Vida de Sócrates, maior mito de Platão
(Monticelli1997:217-218)
Que a vida de Sócrates — ou seja, o maior mito de Platão ] — esteja totalmente sob o signo de Apolo, é inegável: desde o estranho e certamente novo sentido que o lema de Delfos assume nessa vida, até a presença do deus no momento mesmo da morte, que ocorre com o retorno do navio ritual vindo de Delos (nesse dia, conta Fédon, termina a suspensão concedida a Sócrates segundo o costume ateniense de adiar toda execução durante os dias da missão à ilha-santuário do deus). Quem não se lembra das palavras de Sócrates na Apologia, sobre sua própria vida passada a serviço do deus, mostrando aos homens o quanto ignoram a si mesmos e quão vasta é sua ignorância; ou ainda da última homenagem de Sócrates ao deus que mata e que cura: “Devemos um galo a Asclépio, Críton. Pague-o e não se esqueça”? Entre os fogos de artifício verbais do Crátilo, aquele dedicado ao nome de Apolo supera os outros pela riqueza e virtuosidade alegre. Depois de associar o Hades ao invisível (aeides) e, em seguida, vinculá-lo a um tipo “nobre” de conhecimento (eidenai), Platão parece remeter às “potências” de um único deus as raízes desse conhecimento invisível.
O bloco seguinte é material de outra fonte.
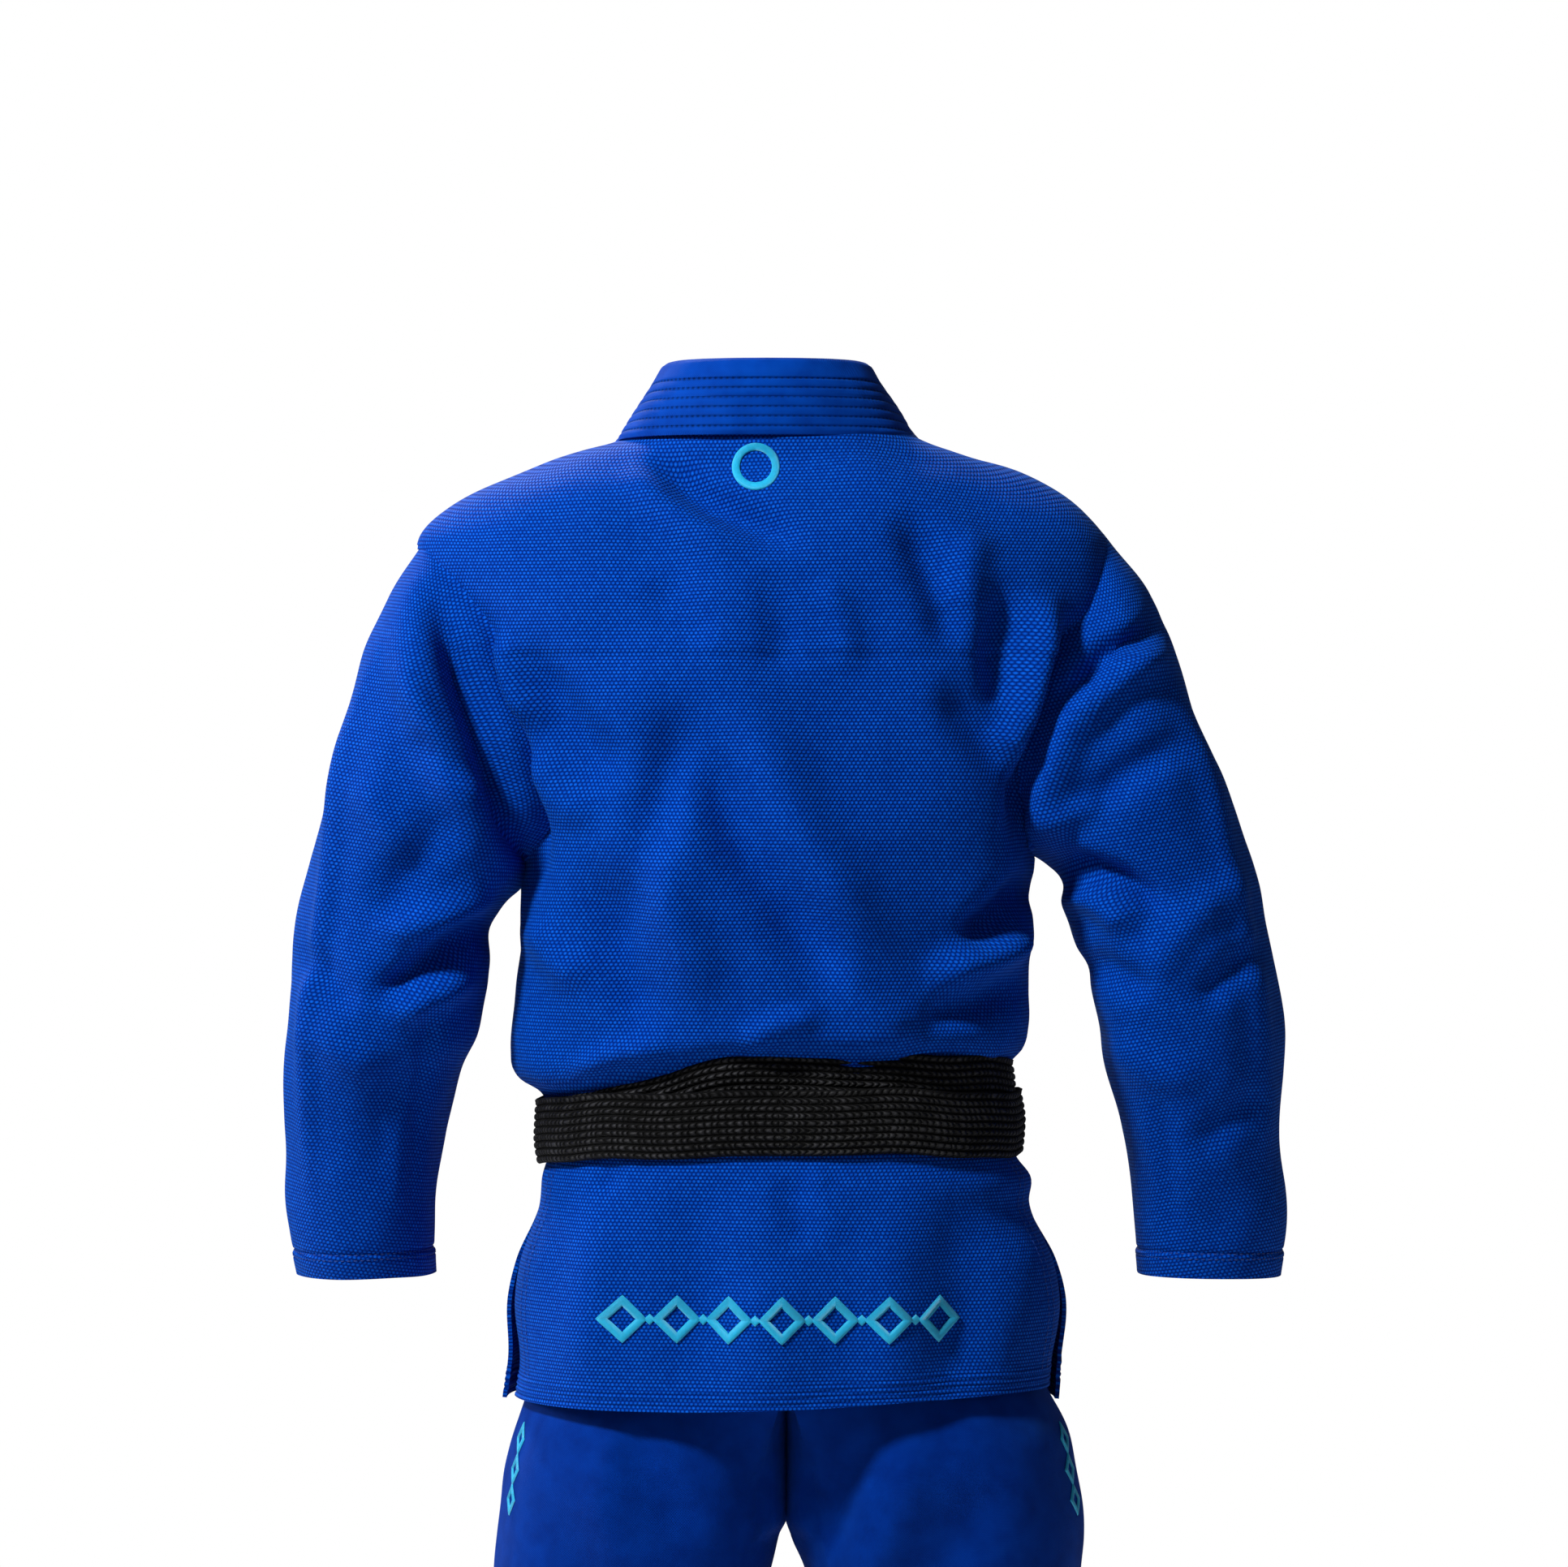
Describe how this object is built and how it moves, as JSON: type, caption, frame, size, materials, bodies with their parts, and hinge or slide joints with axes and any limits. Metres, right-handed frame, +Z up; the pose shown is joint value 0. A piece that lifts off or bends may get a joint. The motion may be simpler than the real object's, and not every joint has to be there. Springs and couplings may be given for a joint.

Três dos quatro tipos de mania distinguidos no Fedro e atribuídos à influência de diferentes deuses parecem ser reconduzidos a um original. O deus é “simples” (hapros) e “sempre radiante” (aeiballori); ele “atira de longe”; o terror sagrado que seu nome suscita alude ao seu poder, comum à arte mantíca e à medicina, de “libertar” e “purificar” — como a prática da filosofia é um exercício de morte ou catarse segundo o Fédon. Como deus “musical”, Apolo é “aquele que harmoniza e acompanha” — o movimento das estrelas, o coro das Musas — e o nome destas evoca o “buscar” (môsthai) e a busca filosófica (zeteôsis, de onde vem a zetoumene, a “ciência buscada”, “desejada” por todos os Predecessores, segundo a célebre expressão de Aristóteles).